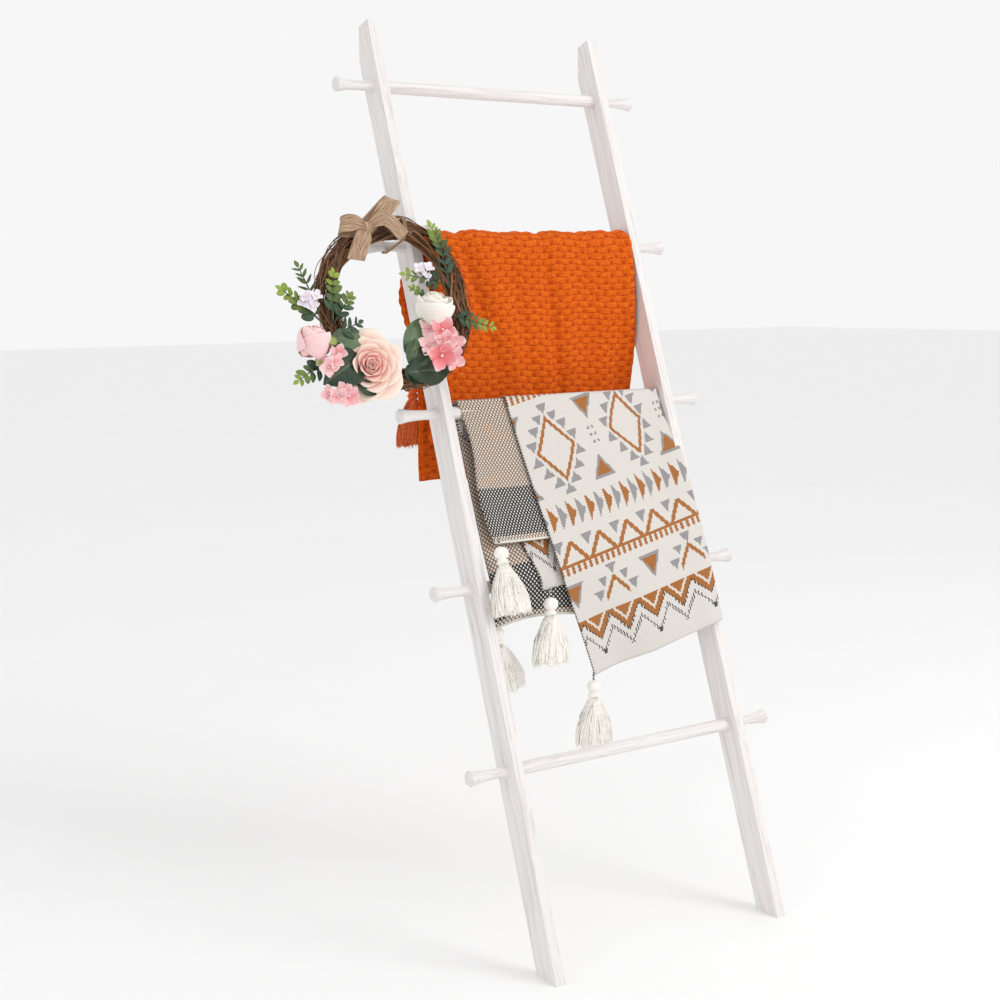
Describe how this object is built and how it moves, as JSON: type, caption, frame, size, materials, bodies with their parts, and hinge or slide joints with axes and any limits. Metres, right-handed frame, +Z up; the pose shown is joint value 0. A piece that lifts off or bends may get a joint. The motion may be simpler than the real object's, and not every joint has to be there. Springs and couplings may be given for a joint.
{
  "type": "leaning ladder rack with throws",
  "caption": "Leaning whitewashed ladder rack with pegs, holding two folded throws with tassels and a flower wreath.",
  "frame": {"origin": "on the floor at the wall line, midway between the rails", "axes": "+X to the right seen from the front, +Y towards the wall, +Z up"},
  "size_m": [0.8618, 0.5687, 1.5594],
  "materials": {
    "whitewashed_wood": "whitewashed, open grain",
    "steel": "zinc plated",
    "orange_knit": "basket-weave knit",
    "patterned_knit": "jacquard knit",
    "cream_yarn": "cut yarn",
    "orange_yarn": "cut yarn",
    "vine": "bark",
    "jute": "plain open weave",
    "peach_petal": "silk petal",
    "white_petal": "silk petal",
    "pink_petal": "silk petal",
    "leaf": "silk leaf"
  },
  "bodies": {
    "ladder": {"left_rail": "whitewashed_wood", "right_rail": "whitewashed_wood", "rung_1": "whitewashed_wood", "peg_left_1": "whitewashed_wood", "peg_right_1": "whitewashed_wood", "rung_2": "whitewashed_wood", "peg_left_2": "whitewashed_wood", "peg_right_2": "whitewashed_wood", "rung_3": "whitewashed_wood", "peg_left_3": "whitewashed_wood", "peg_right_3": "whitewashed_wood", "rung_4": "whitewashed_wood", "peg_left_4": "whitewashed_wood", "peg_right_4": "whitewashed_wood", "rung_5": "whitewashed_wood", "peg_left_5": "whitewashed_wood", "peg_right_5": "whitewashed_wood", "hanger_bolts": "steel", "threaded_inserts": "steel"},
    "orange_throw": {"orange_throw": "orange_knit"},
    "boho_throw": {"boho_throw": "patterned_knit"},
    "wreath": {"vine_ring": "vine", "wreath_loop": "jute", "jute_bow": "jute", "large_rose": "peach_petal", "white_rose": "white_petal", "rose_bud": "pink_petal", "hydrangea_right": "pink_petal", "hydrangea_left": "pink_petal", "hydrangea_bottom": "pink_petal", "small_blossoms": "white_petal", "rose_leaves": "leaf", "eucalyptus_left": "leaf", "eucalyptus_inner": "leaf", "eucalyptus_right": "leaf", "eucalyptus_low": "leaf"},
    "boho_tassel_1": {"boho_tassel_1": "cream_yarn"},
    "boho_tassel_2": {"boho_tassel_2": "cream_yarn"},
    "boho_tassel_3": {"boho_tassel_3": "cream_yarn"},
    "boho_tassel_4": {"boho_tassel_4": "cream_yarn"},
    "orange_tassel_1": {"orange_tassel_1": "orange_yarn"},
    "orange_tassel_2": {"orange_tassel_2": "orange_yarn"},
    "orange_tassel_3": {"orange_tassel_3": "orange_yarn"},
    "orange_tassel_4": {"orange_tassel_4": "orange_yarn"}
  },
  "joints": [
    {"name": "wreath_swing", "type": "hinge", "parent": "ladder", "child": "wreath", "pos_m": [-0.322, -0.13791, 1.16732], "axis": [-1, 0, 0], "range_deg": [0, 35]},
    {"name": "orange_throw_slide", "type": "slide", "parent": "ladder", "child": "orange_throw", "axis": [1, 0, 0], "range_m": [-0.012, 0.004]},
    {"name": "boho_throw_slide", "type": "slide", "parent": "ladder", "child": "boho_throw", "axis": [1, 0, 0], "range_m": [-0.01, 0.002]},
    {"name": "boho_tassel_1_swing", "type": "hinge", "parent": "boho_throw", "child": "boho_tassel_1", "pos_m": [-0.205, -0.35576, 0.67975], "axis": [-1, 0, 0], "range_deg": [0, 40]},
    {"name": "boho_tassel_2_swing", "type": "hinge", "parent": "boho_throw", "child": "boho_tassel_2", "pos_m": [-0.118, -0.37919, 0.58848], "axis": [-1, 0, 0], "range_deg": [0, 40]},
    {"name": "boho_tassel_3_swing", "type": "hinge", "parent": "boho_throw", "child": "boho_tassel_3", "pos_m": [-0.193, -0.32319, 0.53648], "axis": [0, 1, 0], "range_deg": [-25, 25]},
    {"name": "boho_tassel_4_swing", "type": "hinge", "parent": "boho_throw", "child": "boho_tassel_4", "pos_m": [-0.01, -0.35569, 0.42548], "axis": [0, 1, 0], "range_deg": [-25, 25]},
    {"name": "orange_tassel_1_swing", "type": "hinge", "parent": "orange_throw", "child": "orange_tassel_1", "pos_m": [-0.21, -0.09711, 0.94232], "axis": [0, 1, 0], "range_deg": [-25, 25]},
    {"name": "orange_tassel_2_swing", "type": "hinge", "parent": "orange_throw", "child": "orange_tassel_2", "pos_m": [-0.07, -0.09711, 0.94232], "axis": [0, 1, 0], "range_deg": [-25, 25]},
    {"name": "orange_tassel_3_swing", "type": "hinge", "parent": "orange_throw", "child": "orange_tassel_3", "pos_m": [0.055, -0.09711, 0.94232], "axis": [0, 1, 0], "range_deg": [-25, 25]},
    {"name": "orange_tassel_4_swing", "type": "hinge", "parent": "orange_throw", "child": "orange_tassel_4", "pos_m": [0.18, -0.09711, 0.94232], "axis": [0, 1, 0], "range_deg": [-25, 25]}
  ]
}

....

• [Short problem]:
Please set down all the data word for word.

• [Output]:
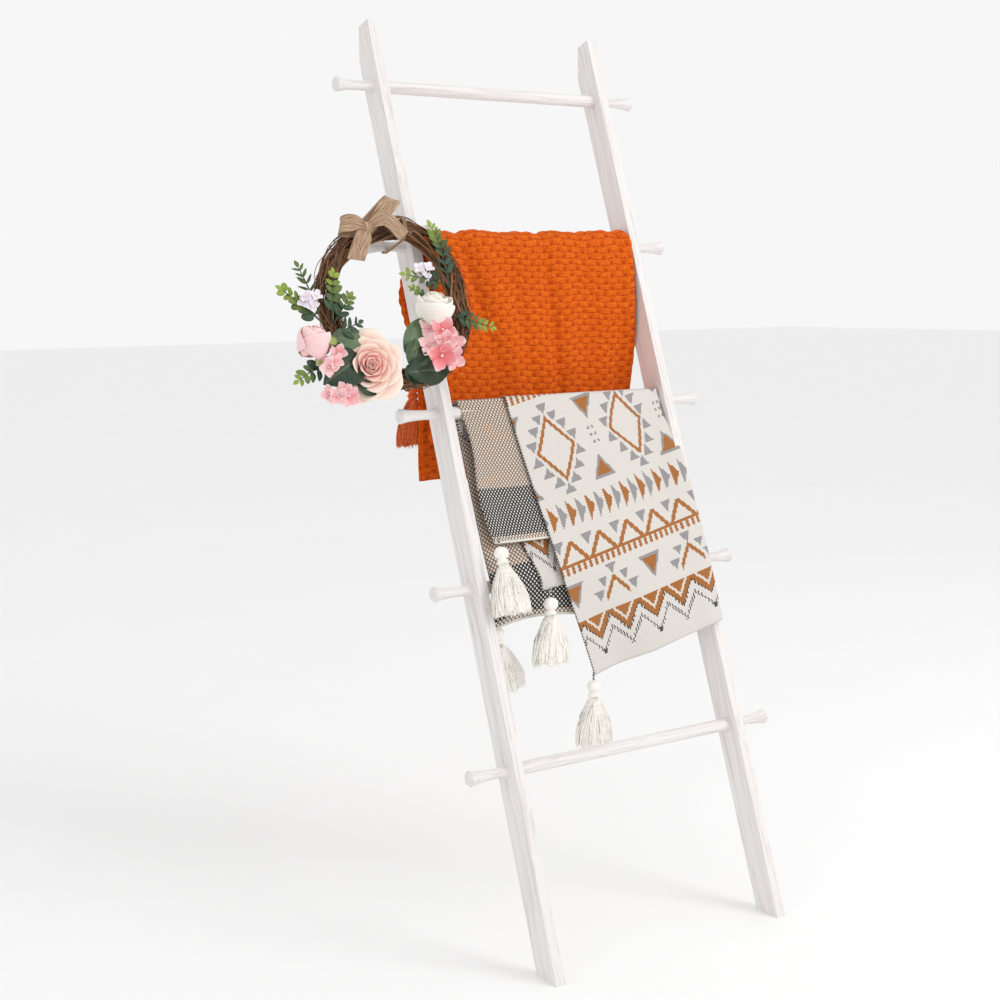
Describe how this object is built and how it moves, as JSON: type, caption, frame, size, materials, bodies with their parts, and hinge or slide joints with axes and any limits. Metres, right-handed frame, +Z up; the pose shown is joint value 0. A piece that lifts off or bends may get a joint. The motion may be simpler than the real object's, and not every joint has to be there. Springs and couplings may be given for a joint.
{
  "type": "leaning ladder rack with throws",
  "caption": "Leaning whitewashed ladder rack with pegs, holding two folded throws with tassels and a flower wreath.",
  "frame": {"origin": "on the floor at the wall line, midway between the rails", "axes": "+X to the right seen from the front, +Y towards the wall, +Z up"},
  "size_m": [0.8618, 0.5687, 1.5594],
  "materials": {
    "whitewashed_wood": "whitewashed, open grain",
    "steel": "zinc plated",
    "orange_knit": "basket-weave knit",
    "patterned_knit": "jacquard knit",
    "cream_yarn": "cut yarn",
    "orange_yarn": "cut yarn",
    "vine": "bark",
    "jute": "plain open weave",
    "peach_petal": "silk petal",
    "white_petal": "silk petal",
    "pink_petal": "silk petal",
    "leaf": "silk leaf"
  },
  "bodies": {
    "ladder": {"left_rail": "whitewashed_wood", "right_rail": "whitewashed_wood", "rung_1": "whitewashed_wood", "peg_left_1": "whitewashed_wood", "peg_right_1": "whitewashed_wood", "rung_2": "whitewashed_wood", "peg_left_2": "whitewashed_wood", "peg_right_2": "whitewashed_wood", "rung_3": "whitewashed_wood", "peg_left_3": "whitewashed_wood", "peg_right_3": "whitewashed_wood", "rung_4": "whitewashed_wood", "peg_left_4": "whitewashed_wood", "peg_right_4": "whitewashed_wood", "rung_5": "whitewashed_wood", "peg_left_5": "whitewashed_wood", "peg_right_5": "whitewashed_wood", "hanger_bolts": "steel", "threaded_inserts": "steel"},
    "orange_throw": {"orange_throw": "orange_knit"},
    "boho_throw": {"boho_throw": "patterned_knit"},
    "wreath": {"vine_ring": "vine", "wreath_loop": "jute", "jute_bow": "jute", "large_rose": "peach_petal", "white_rose": "white_petal", "rose_bud": "pink_petal", "hydrangea_right": "pink_petal", "hydrangea_left": "pink_petal", "hydrangea_bottom": "pink_petal", "small_blossoms": "white_petal", "rose_leaves": "leaf", "eucalyptus_left": "leaf", "eucalyptus_inner": "leaf", "eucalyptus_right": "leaf", "eucalyptus_low": "leaf"},
    "boho_tassel_1": {"boho_tassel_1": "cream_yarn"},
    "boho_tassel_2": {"boho_tassel_2": "cream_yarn"},
    "boho_tassel_3": {"boho_tassel_3": "cream_yarn"},
    "boho_tassel_4": {"boho_tassel_4": "cream_yarn"},
    "orange_tassel_1": {"orange_tassel_1": "orange_yarn"},
    "orange_tassel_2": {"orange_tassel_2": "orange_yarn"},
    "orange_tassel_3": {"orange_tassel_3": "orange_yarn"},
    "orange_tassel_4": {"orange_tassel_4": "orange_yarn"}
  },
  "joints": [
    {"name": "wreath_swing", "type": "hinge", "parent": "ladder", "child": "wreath", "pos_m": [-0.322, -0.13791, 1.16732], "axis": [-1, 0, 0], "range_deg": [0, 35]},
    {"name": "orange_throw_slide", "type": "slide", "parent": "ladder", "child": "orange_throw", "axis": [1, 0, 0], "range_m": [-0.012, 0.004]},
    {"name": "boho_throw_slide", "type": "slide", "parent": "ladder", "child": "boho_throw", "axis": [1, 0, 0], "range_m": [-0.01, 0.002]},
    {"name": "boho_tassel_1_swing", "type": "hinge", "parent": "boho_throw", "child": "boho_tassel_1", "pos_m": [-0.205, -0.35576, 0.67975], "axis": [-1, 0, 0], "range_deg": [0, 40]},
    {"name": "boho_tassel_2_swing", "type": "hinge", "parent": "boho_throw", "child": "boho_tassel_2", "pos_m": [-0.118, -0.37919, 0.58848], "axis": [-1, 0, 0], "range_deg": [0, 40]},
    {"name": "boho_tassel_3_swing", "type": "hinge", "parent": "boho_throw", "child": "boho_tassel_3", "pos_m": [-0.193, -0.32319, 0.53648], "axis": [0, 1, 0], "range_deg": [-25, 25]},
    {"name": "boho_tassel_4_swing", "type": "hinge", "parent": "boho_throw", "child": "boho_tassel_4", "pos_m": [-0.01, -0.35569, 0.42548], "axis": [0, 1, 0], "range_deg": [-25, 25]},
    {"name": "orange_tassel_1_swing", "type": "hinge", "parent": "orange_throw", "child": "orange_tassel_1", "pos_m": [-0.21, -0.09711, 0.94232], "axis": [0, 1, 0], "range_deg": [-25, 25]},
    {"name": "orange_tassel_2_swing", "type": "hinge", "parent": "orange_throw", "child": "orange_tassel_2", "pos_m": [-0.07, -0.09711, 0.94232], "axis": [0, 1, 0], "range_deg": [-25, 25]},
    {"name": "orange_tassel_3_swing", "type": "hinge", "parent": "orange_throw", "child": "orange_tassel_3", "pos_m": [0.055, -0.09711, 0.94232], "axis": [0, 1, 0], "range_deg": [-25, 25]},
    {"name": "orange_tassel_4_swing", "type": "hinge", "parent": "orange_throw", "child": "orange_tassel_4", "pos_m": [0.18, -0.09711, 0.94232], "axis": [0, 1, 0], "range_deg": [-25, 25]}
  ]
}